La nouveauté se trouve dans la partie dédiée aux retours d’expériences qui a été enrichie de deux cas :
- Le 1erévoque l’accélération de la mise à disposition d’un « objet » par la gestion du flux tiré. Par exemple l’objet « créer un serveur » peut être réalisé en quelques heures de travail, voire quelques minutes chez Amazon. C’est le temps de travail effectif. Cependant, si on regarde « le lead time » c’est-à-dire le temps global pour réellement avoir à sa disposition ce service de base, cela exige des semaines, voire des mois. Donc, comment arriver à développer des systèmes plus industriels pour créer un serveur en 3 jours ? Réponse : par la mise en place d’une stratégieDevops qui contribue à développer et à livrer plus rapidement un objet informatique.
- Le 2èmecas détaille la mise en place d’obeyas – terme japonais qui signifie grande salle dédiée à un management visuel – pour de gros projets informatiques. L’idée est issue des présentations faites au Lean IT Summit en France en 2010 et en Angleterre en 2008 par le japonais Tanaka Takashi. On a construit des obeyas avec les standards proposés en accentuant les informations pour favoriser la collaboration entre les métiers, la MOA (maitrise d’ouvrage), la MOE (maitrise d’œuvre), les prestataires externes etc… L’objectif de ces obeyas est de piloter la performance et le délai, critère majeur par exemple pour les grands projets réglementaires.

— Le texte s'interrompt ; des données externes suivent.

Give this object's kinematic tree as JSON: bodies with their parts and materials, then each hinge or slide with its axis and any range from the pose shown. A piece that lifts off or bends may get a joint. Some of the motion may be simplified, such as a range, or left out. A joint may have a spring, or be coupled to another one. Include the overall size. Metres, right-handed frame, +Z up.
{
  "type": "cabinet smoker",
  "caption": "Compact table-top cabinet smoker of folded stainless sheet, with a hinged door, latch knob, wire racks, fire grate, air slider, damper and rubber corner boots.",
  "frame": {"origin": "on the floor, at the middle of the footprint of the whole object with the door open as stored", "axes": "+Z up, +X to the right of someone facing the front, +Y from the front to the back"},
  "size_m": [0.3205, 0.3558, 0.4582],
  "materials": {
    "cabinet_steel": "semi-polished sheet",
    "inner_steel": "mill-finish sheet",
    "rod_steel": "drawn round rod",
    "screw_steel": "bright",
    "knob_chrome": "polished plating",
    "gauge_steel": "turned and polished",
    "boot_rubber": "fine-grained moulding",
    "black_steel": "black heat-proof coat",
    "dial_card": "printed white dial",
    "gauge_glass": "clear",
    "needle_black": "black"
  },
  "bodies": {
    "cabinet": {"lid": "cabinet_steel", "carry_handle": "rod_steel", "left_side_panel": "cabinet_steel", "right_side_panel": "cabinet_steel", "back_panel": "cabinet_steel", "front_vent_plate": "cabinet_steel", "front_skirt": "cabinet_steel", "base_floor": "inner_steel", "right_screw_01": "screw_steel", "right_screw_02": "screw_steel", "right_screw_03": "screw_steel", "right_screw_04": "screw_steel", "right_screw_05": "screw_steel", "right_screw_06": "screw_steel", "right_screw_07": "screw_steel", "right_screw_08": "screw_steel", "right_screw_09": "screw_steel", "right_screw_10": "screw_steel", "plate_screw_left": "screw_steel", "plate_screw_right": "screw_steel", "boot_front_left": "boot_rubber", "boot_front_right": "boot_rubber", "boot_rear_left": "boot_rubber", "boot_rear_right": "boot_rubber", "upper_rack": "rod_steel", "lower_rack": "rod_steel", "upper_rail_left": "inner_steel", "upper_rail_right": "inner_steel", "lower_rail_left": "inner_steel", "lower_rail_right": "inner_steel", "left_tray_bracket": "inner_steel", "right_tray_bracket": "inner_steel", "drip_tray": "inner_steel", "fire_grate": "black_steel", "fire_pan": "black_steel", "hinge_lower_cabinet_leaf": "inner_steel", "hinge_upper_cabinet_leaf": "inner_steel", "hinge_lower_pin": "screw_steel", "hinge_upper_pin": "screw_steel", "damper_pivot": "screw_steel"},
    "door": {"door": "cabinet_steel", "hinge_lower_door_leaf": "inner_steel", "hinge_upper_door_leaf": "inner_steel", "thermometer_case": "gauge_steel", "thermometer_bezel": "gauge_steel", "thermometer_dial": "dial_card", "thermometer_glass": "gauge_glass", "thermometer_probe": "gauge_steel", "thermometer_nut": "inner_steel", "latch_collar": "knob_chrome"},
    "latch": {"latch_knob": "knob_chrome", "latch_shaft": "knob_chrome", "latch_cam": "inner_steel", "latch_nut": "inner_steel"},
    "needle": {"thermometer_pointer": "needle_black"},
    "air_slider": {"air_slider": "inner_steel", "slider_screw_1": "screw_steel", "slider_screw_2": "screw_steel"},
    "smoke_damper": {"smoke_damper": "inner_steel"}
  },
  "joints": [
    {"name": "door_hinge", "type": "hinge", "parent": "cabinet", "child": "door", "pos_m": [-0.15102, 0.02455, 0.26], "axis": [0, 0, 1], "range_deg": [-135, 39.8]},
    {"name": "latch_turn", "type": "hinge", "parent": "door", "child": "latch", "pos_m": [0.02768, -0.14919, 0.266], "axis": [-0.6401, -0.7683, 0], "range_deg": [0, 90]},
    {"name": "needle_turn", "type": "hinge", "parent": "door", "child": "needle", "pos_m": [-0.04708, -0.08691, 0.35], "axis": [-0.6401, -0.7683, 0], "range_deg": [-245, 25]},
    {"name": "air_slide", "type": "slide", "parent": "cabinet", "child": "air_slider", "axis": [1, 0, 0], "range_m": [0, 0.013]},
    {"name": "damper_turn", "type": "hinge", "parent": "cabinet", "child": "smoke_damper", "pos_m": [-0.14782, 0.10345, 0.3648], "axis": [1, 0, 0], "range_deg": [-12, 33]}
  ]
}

Quel challenge un manager doit-il se donner pour que le client soit au cœur du Lean ?
Un manager doit prendre conscience qu’il a la responsabilité avec ses équipes de livrer un service à un utilisateur qui peut légitimement dire : « cela me convient » ou « cela ne me convient pas » ou « cela me rend réellement service ». Connait-on cet utilisateur ? J’interroge souvent les équipes agiles orientées vers les utilisateurs pour savoir si elles les ont déjà rencontrés. La réponse : « ils ne sont plus chez nous » n’est pas acceptable. Il est indispensable d’être au contact des utilisateurs, comme par exemple aller voir les vendeurs si vous développez un produit pour la grande distribution ou d’utiliser votre service vous-même. Chez Blablacar, chacun doit co-voiturer ou ou participer au co-voiturage et cela les aide à construire de meilleurs services.

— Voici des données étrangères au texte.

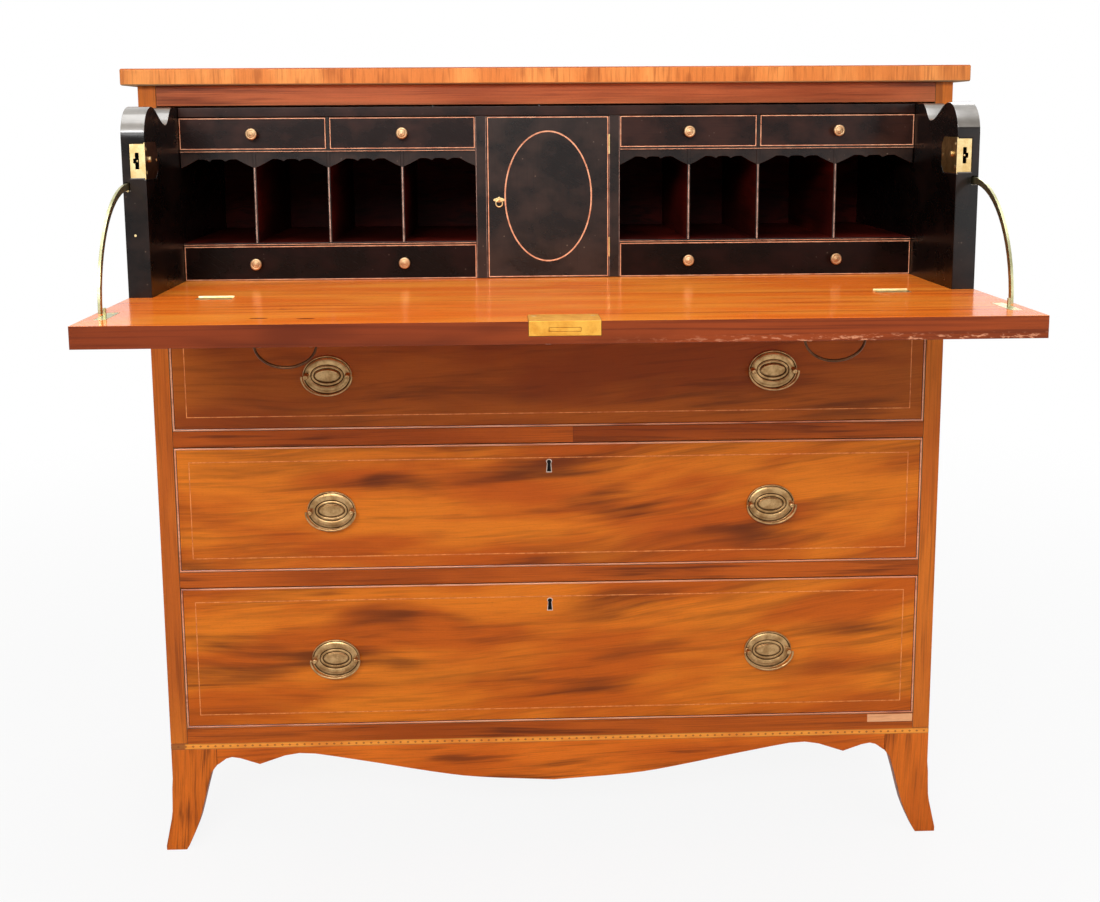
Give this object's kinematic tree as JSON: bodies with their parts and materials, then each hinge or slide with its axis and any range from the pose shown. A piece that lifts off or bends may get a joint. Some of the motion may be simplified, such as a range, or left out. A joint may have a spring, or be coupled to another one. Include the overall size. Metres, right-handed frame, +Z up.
{
  "type": "secretaire cabinet",
  "caption": "mahogany secretaire cabinet with long drawers below a pull-out writing drawer, its fall open on quadrant stays and its ebonised interior fitted with pigeonholes",
  "frame": {"origin": "floor level, under the middle of the whole with the secretaire drawer out and its fall open", "axes": "+X to the cabinet's right as seen from the front, +Y from the front to the back, +Z up"},
  "size_m": [1.1362, 0.9284, 1.109],
  "materials": {
    "flame_veneer": "flame mahogany veneer under a warm polish",
    "rail_veneer": "straight mahogany veneer, polished",
    "side_wood": "plain mahogany, polished",
    "back_wood": "unpolished softwood",
    "drawer_wood": "bare pale drawer lining",
    "writing_veneer": "mahogany under a glossy polish",
    "black_polish": "ebonised and polished",
    "aged_brass": "aged, stamped and cast",
    "bright_brass": "bright, worn",
    "dark_bronze": "darkened",
    "steel": "worn"
  },
  "bodies": {
    "root": {"carcase_top": "flame_veneer", "carcase_side_left": "side_wood", "carcase_side_right": "side_wood", "carcase_back": "back_wood", "top_rail": "rail_veneer", "rail_above_drawer_1": "rail_veneer", "rail_above_drawer_2": "rail_veneer", "rail_above_drawer_3": "rail_veneer", "carcase_bottom": "rail_veneer", "apron": "flame_veneer", "foot_front_left": "flame_veneer", "foot_front_right": "flame_veneer", "foot_back_left": "flame_veneer", "foot_back_right": "flame_veneer"},
    "secretaire_drawer": {"writing_board": "writing_veneer", "secretaire_side_left": "black_polish", "secretaire_side_right": "black_polish", "secretaire_back": "drawer_wood", "interior_top": "black_polish", "pigeonholes_left": "black_polish", "pigeonholes_right": "black_polish", "catch_left": "dark_bronze", "catch_right": "dark_bronze"},
    "fall": {"fall_front": "writing_veneer", "fall_lock": "bright_brass", "stay_left": "aged_brass", "stay_right": "aged_brass", "fall_hinge_left": "aged_brass", "fall_hinge_right": "aged_brass", "fall_left_plate": "aged_brass", "fall_right_plate": "aged_brass"},
    "lock_bolt": {"fall_lock_bolt": "steel"},
    "fall_left_pull": {"fall_left_bail": "aged_brass"},
    "left_catch_button": {"catch_button_left": "aged_brass"},
    "fall_right_pull": {"fall_right_bail": "aged_brass"},
    "right_catch_button": {"catch_button_right": "aged_brass"},
    "door": {"cupboard_door": "black_polish", "door_pull_plate": "aged_brass"},
    "door_ring": {"door_drop": "aged_brass"},
    "lower_drawer_left_body": {"lower_drawer_left": "black_polish"},
    "lower_drawer_right_body": {"lower_drawer_right": "black_polish"},
    "top_drawer_left_inner_body": {"top_drawer_left_inner": "black_polish"},
    "top_drawer_left_outer_body": {"top_drawer_left_outer": "black_polish"},
    "top_drawer_right_inner_body": {"top_drawer_right_inner": "black_polish"},
    "top_drawer_right_outer_body": {"top_drawer_right_outer": "black_polish"},
    "long_drawer_1": {"drawer_1": "flame_veneer", "drawer_1_left_plate": "aged_brass", "drawer_1_right_plate": "aged_brass"},
    "long_drawer_1_left_pull": {"drawer_1_left_bail": "aged_brass"},
    "long_drawer_1_right_pull": {"drawer_1_right_bail": "aged_brass"},
    "long_drawer_2": {"drawer_2": "flame_veneer", "drawer_2_left_plate": "aged_brass", "drawer_2_right_plate": "aged_brass"},
    "long_drawer_2_left_pull": {"drawer_2_left_bail": "aged_brass"},
    "long_drawer_2_right_pull": {"drawer_2_right_bail": "aged_brass"},
    "long_drawer_3": {"drawer_3": "flame_veneer", "drawer_3_left_plate": "aged_brass", "drawer_3_right_plate": "aged_brass"},
    "long_drawer_3_left_pull": {"drawer_3_left_bail": "aged_brass"},
    "long_drawer_3_right_pull": {"drawer_3_right_bail": "aged_brass"}
  },
  "joints": [
    {"name": "secretaire_drawer_slide", "type": "slide", "parent": "root", "child": "secretaire_drawer", "axis": [0, -1, 0], "range_m": [-0.2054, 0]},
    {"name": "fall_hinge", "type": "hinge", "parent": "secretaire_drawer", "child": "fall", "pos_m": [0, -0.23115, 0.8253], "axis": [1, 0, 0], "range_deg": [-90, 0]},
    {"name": "fall_lock_bolt_throw", "type": "slide", "parent": "fall", "child": "lock_bolt", "axis": [0, -1, 0], "range_m": [0, 0.008]},
    {"name": "fall_left_bail_swing", "type": "hinge", "parent": "fall", "child": "fall_left_pull", "pos_m": [-0.31, -0.39115, 0.79125], "axis": [-1, 0, 0], "range_deg": [-90, 60]},
    {"name": "fall_right_bail_swing", "type": "hinge", "parent": "fall", "child": "fall_right_pull", "pos_m": [0.31, -0.39115, 0.79125], "axis": [-1, 0, 0], "range_deg": [-90, 60]},
    {"name": "catch_button_left_press", "type": "slide", "parent": "secretaire_drawer", "child": "left_catch_button", "axis": [-1, 0, 0], "range_m": [0, 0.002], "stiffness_N_per_m": 300, "springref_m": -0.003},
    {"name": "catch_button_right_press", "type": "slide", "parent": "secretaire_drawer", "child": "right_catch_button", "axis": [1, 0, 0], "range_m": [0, 0.002], "stiffness_N_per_m": 300, "springref_m": -0.003},
    {"name": "cupboard_door_hinge", "type": "hinge", "parent": "secretaire_drawer", "child": "door", "pos_m": [0.0797, -0.05675, 0.8253], "axis": [0, 0, 1], "range_deg": [0, 90]},
    {"name": "door_ring_swing", "type": "hinge", "parent": "door", "child": "door_ring", "pos_m": [-0.0697, -0.06065, 0.9318], "axis": [-1, 0, 0], "range_deg": [0, 80]},
    {"name": "lower_drawer_left_slide", "type": "slide", "parent": "secretaire_drawer", "child": "lower_drawer_left_body", "axis": [0, -1, 0], "range_m": [0, 0.165]},
    {"name": "lower_drawer_right_slide", "type": "slide", "parent": "secretaire_drawer", "child": "lower_drawer_right_body", "axis": [0, -1, 0], "range_m": [0, 0.165]},
    {"name": "top_drawer_left_inner_slide", "type": "slide", "parent": "secretaire_drawer", "child": "top_drawer_left_inner_body", "axis": [0, -1, 0], "range_m": [0, 0.165]},
    {"name": "top_drawer_left_outer_slide", "type": "slide", "parent": "secretaire_drawer", "child": "top_drawer_left_outer_body", "axis": [0, -1, 0], "range_m": [0, 0.165]},
    {"name": "top_drawer_right_inner_slide", "type": "slide", "parent": "secretaire_drawer", "child": "top_drawer_right_inner_body", "axis": [0, -1, 0], "range_m": [0, 0.165]},
    {"name": "top_drawer_right_outer_slide", "type": "slide", "parent": "secretaire_drawer", "child": "top_drawer_right_outer_body", "axis": [0, -1, 0], "range_m": [0, 0.165]},
    {"name": "drawer_1_slide", "type": "slide", "parent": "root", "child": "long_drawer_1", "axis": [0, -1, 0], "range_m": [0, 0.28]},
    {"name": "drawer_1_left_bail_swing", "type": "hinge", "parent": "long_drawer_1", "child": "long_drawer_1_left_pull", "pos_m": [-0.31, -0.0598, 0.69155], "axis": [-1, 0, 0], "range_deg": [0, 100]},
    {"name": "drawer_1_right_bail_swing", "type": "hinge", "parent": "long_drawer_1", "child": "long_drawer_1_right_pull", "pos_m": [0.31, -0.0598, 0.69155], "axis": [-1, 0, 0], "range_deg": [0, 100]},
    {"name": "drawer_2_slide", "type": "slide", "parent": "root", "child": "long_drawer_2", "axis": [0, -1, 0], "range_m": [0, 0.28]},
    {"name": "drawer_2_left_bail_swing", "type": "hinge", "parent": "long_drawer_2", "child": "long_drawer_2_left_pull", "pos_m": [-0.31, -0.0598, 0.4988], "axis": [-1, 0, 0], "range_deg": [0, 100]},
    {"name": "drawer_2_right_bail_swing", "type": "hinge", "parent": "long_drawer_2", "child": "long_drawer_2_right_pull", "pos_m": [0.31, -0.0598, 0.4988], "axis": [-1, 0, 0], "range_deg": [0, 100]},
    {"name": "drawer_3_slide", "type": "slide", "parent": "root", "child": "long_drawer_3", "axis": [0, -1, 0], "range_m": [0, 0.28]},
    {"name": "drawer_3_left_bail_swing", "type": "hinge", "parent": "long_drawer_3", "child": "long_drawer_3_left_pull", "pos_m": [-0.31, -0.0598, 0.2813], "axis": [-1, 0, 0], "range_deg": [0, 100]},
    {"name": "drawer_3_right_bail_swing", "type": "hinge", "parent": "long_drawer_3", "child": "long_drawer_3_right_pull", "pos_m": [0.31, -0.0598, 0.2813], "axis": [-1, 0, 0], "range_deg": [0, 100]}
  ]
}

Et comment fait-il prendre conscience des responsabilités de chacun au sein de son entité ?
Au sein même de l’organisation, le manager a l’objectif de construire un cadre dans lequel tout le monde a les idées claires. Son enjeu est de créer une dynamique d’équipe responsable avec le développement d’une attitude de recherche de la qualité. Cela se traduit notamment par un « management de la performance », un jeu d’indicateurs mis à jour par chaque équipe, quotidiennement, qui aide à réfléchir aux améliorations à conduire.
Quel serait votre vœu le plus cher en 2018 ?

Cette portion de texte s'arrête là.